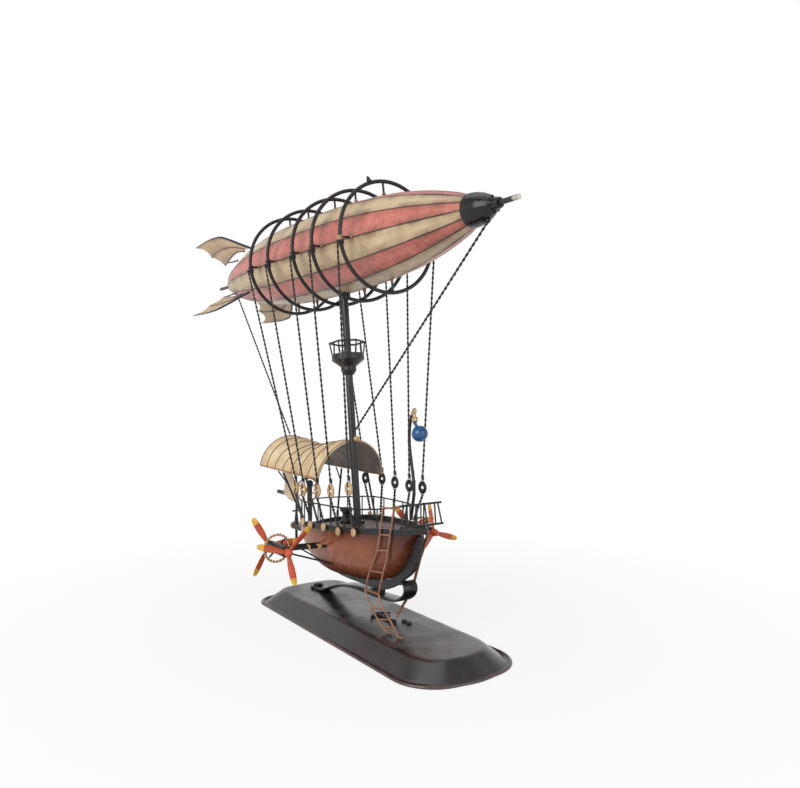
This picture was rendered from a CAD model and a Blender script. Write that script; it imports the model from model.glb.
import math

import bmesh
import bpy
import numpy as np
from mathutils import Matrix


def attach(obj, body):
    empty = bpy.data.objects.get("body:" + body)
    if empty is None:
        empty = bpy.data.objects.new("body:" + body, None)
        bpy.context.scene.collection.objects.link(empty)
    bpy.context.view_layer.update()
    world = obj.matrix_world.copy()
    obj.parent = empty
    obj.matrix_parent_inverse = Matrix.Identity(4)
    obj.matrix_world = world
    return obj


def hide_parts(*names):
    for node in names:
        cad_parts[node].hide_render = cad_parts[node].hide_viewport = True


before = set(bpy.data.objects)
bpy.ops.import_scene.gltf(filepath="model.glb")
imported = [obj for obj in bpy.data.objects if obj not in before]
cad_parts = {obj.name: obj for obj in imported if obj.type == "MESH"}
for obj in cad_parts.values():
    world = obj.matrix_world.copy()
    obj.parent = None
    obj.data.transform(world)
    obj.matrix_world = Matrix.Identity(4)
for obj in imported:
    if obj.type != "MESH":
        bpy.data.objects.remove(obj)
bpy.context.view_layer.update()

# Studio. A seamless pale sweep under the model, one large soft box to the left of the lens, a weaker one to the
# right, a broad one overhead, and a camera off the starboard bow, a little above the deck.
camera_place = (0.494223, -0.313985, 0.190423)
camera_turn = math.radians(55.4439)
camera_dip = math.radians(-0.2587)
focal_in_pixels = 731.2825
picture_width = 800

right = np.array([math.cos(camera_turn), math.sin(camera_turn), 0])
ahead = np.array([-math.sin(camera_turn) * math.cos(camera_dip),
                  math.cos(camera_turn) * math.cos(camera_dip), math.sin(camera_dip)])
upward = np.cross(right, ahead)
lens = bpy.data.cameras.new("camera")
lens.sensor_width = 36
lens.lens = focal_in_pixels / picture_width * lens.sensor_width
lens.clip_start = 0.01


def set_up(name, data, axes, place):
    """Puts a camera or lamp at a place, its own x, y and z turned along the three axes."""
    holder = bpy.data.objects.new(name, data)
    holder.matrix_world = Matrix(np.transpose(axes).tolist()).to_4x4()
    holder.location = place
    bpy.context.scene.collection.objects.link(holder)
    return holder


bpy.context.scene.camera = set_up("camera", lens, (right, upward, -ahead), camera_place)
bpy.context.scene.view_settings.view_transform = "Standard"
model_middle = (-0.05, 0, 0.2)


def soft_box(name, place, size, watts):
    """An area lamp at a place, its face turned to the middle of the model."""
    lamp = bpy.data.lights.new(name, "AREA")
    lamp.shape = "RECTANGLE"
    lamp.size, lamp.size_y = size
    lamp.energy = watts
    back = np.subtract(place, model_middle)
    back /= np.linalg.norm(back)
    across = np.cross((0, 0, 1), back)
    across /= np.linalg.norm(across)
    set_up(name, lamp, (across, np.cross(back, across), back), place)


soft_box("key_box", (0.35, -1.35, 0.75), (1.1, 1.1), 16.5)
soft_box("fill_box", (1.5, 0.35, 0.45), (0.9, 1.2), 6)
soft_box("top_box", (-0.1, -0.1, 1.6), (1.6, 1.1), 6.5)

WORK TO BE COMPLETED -
Please repeat the material above, word for word and in full.

SOLUTION -
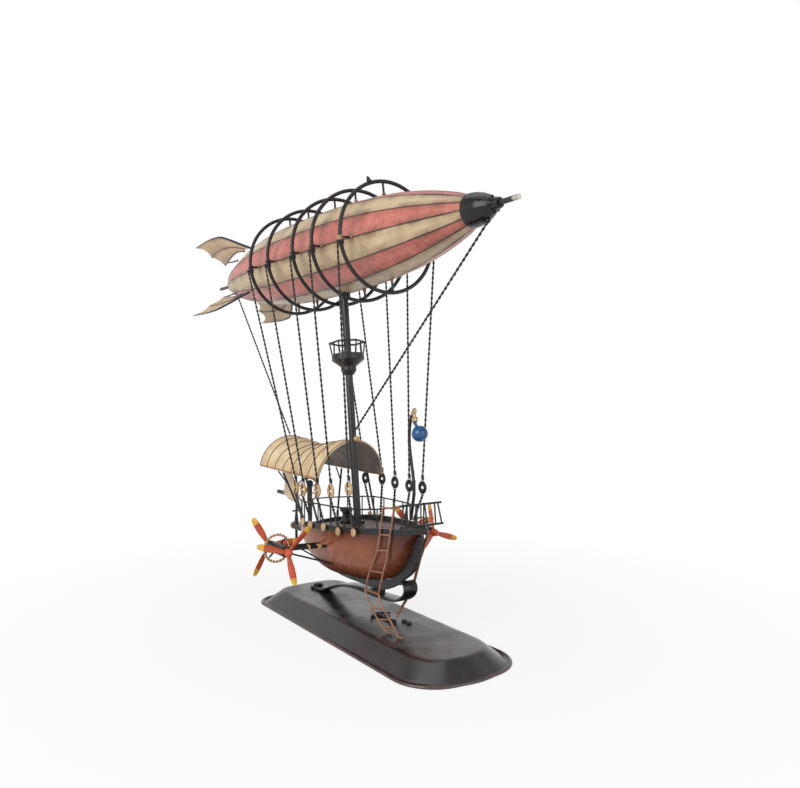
This picture was rendered from a CAD model and a Blender script. Write that script; it imports the model from model.glb.
import math

import bmesh
import bpy
import numpy as np
from mathutils import Matrix


def attach(obj, body):
    empty = bpy.data.objects.get("body:" + body)
    if empty is None:
        empty = bpy.data.objects.new("body:" + body, None)
        bpy.context.scene.collection.objects.link(empty)
    bpy.context.view_layer.update()
    world = obj.matrix_world.copy()
    obj.parent = empty
    obj.matrix_parent_inverse = Matrix.Identity(4)
    obj.matrix_world = world
    return obj


def hide_parts(*names):
    for node in names:
        cad_parts[node].hide_render = cad_parts[node].hide_viewport = True


before = set(bpy.data.objects)
bpy.ops.import_scene.gltf(filepath="model.glb")
imported = [obj for obj in bpy.data.objects if obj not in before]
cad_parts = {obj.name: obj for obj in imported if obj.type == "MESH"}
for obj in cad_parts.values():
    world = obj.matrix_world.copy()
    obj.parent = None
    obj.data.transform(world)
    obj.matrix_world = Matrix.Identity(4)
for obj in imported:
    if obj.type != "MESH":
        bpy.data.objects.remove(obj)
bpy.context.view_layer.update()

# Studio. A seamless pale sweep under the model, one large soft box to the left of the lens, a weaker one to the
# right, a broad one overhead, and a camera off the starboard bow, a little above the deck.
camera_place = (0.494223, -0.313985, 0.190423)
camera_turn = math.radians(55.4439)
camera_dip = math.radians(-0.2587)
focal_in_pixels = 731.2825
picture_width = 800

right = np.array([math.cos(camera_turn), math.sin(camera_turn), 0])
ahead = np.array([-math.sin(camera_turn) * math.cos(camera_dip),
                  math.cos(camera_turn) * math.cos(camera_dip), math.sin(camera_dip)])
upward = np.cross(right, ahead)
lens = bpy.data.cameras.new("camera")
lens.sensor_width = 36
lens.lens = focal_in_pixels / picture_width * lens.sensor_width
lens.clip_start = 0.01


def set_up(name, data, axes, place):
    """Puts a camera or lamp at a place, its own x, y and z turned along the three axes."""
    holder = bpy.data.objects.new(name, data)
    holder.matrix_world = Matrix(np.transpose(axes).tolist()).to_4x4()
    holder.location = place
    bpy.context.scene.collection.objects.link(holder)
    return holder


bpy.context.scene.camera = set_up("camera", lens, (right, upward, -ahead), camera_place)
bpy.context.scene.view_settings.view_transform = "Standard"
model_middle = (-0.05, 0, 0.2)


def soft_box(name, place, size, watts):
    """An area lamp at a place, its face turned to the middle of the model."""
    lamp = bpy.data.lights.new(name, "AREA")
    lamp.shape = "RECTANGLE"
    lamp.size, lamp.size_y = size
    lamp.energy = watts
    back = np.subtract(place, model_middle)
    back /= np.linalg.norm(back)
    across = np.cross((0, 0, 1), back)
    across /= np.linalg.norm(across)
    set_up(name, lamp, (across, np.cross(back, across), back), place)


soft_box("key_box", (0.35, -1.35, 0.75), (1.1, 1.1), 16.5)
soft_box("fill_box", (1.5, 0.35, 0.45), (0.9, 1.2), 6)
soft_box("top_box", (-0.1, -0.1, 1.6), (1.6, 1.1), 6.5)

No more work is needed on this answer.